By treating Justice Jabar like another political punching bag, LePage has again shown us how little he knows about democracy. Maine’s most litigious governor never hesitates to rely on our courts and the rule of law to protect himself. He needs to show the same respect that he receives.
Shamanism cross-cultural practice
Our shamanic practice was featured in Homestead section of the BDN last month, and since then, we’ve heard from a few people who are concerned about cultural appropriation — taking other people’s religious traditions and using them as though they were ours.
To be clear, we don’t practice or teach Native American shamanism or ceremonies. We teach the methods of core shamanism, the basic techniques condensed from shamanic practices common to all people, separated from any individual culture’s religious meanings and symbols. Contrary to popular belief, shamanism is the birthright of all humans, not only Native Americans.

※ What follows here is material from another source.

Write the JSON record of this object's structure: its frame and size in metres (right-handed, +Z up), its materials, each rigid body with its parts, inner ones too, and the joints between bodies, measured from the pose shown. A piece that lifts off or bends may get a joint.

All of our ancestors practiced shamanism, on every continent and in every culture, at some point. In Asia, shamanism is the official religion of Mongolia, and in Korea, shamans are listed in telephone directories. The Sami of Scandinavia still practice it, as do certain families in Ireland, Scotland and the Basque country. In Africa, mediums and shamans work together regularly in many countries. Jewish tradition clearly documents 2,000 years of soul-journeying to spirit realms.
Cultural appropriation is just as big a danger on our continent. When non-Native teachers offer trainings in Native American ceremonies their intent may be good, but in our opinion it’s not theirs to teach. That decision should rest with Native Americans themselves.
That’s why we teach core shamanism, practices common to scores of cultures worldwide and not drawing on any single culture’s rituals or ceremonies. Core shamanism brings the essential methods to people whose ancestral shamanic practices are no longer available.